The collaborators also successfully tested the system in one cylinder of an in-line six-cylinder Waukesha VGF turbocharged natural-gas engine at the EECL. The remaining cylinders ran with conventional spark ignition. Zero misfires were detected in the laser cylinder, demonstrating 100% reliability in the spark creation and ignition. In addition, the laser-ignited cylinder had the highest average peak pressure and one of the lowest coefficients of variation of peak pressure in the cylinder. The laser-ignited cylinder also reached 10% mass fraction burned at an angular point several degrees before any other cylinder, even though ignition timing was retarded by six degrees relative to the other cylinders3.

Not for cars

The researchers do not envision laser-ignition systems in automotive engines, in which lasers cannot compete with the much lower cost of conventional spark plugs. The focus instead is on large-bore gas engines manufactured by companies such as Caterpillar (Peoria, IL), Cummins (Columbus, IN), and Waukesha Engine Dresser (Waukesha, WI) for applications such as power generation and natural-gas pumping.

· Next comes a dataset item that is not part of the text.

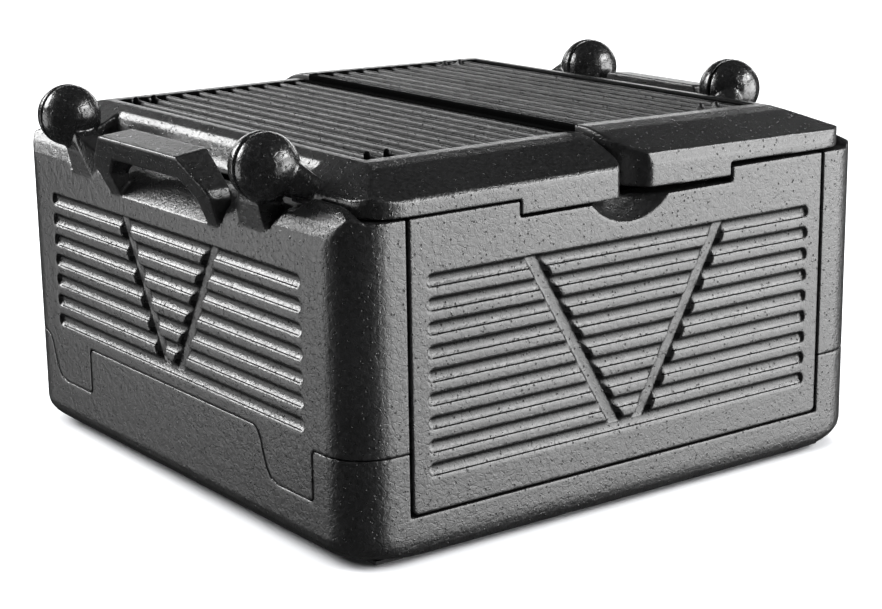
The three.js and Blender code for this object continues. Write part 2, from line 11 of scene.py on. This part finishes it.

By using appropriate lenses to focus the laser beam, the spark can be located at the desired (optimum) location within the engine cylinder. Additionally, at the high in-cylinder pressures at which these engines operate, laser sparks actually become easier to produce, while conventional spark-plug performance is limited by factors such as dielectric breakdown. Laser ignition can also extend the lean limit of the combustion process to nearer the flammability limit for a minimum fuel-air mixture.

The primary focus for the CSU team is to move the work from a research environment to a commercial system. Current efforts include extending the work to multiple cylinders, investigating alternative fiber methods such as photonic-crystal fibers and fiber lasers, and investigating the possibility of analyzing light returning along the same fiber to provide real-time diagnostic information on the combustion process.

Argonne National Laboratory (Argonne, IL) and the National Energy Technology Laboratory are also pursuing related research.

Hassaun A. Jones-Bey

REFERENCES

1. U. S. Patent Application 20060055925, March 16, 2006.

2. A. P. Yalin et al., Optics Lett. 30(16) 2083 (Aug. 15, 2005).

3. A. P. Yalin et al., Proc. ICEF 2005-2336, ASME Internal Combustion Engine Division 2005 Fall Technical Conference, Sept. 11-14, 2005, Ottawa, Canada.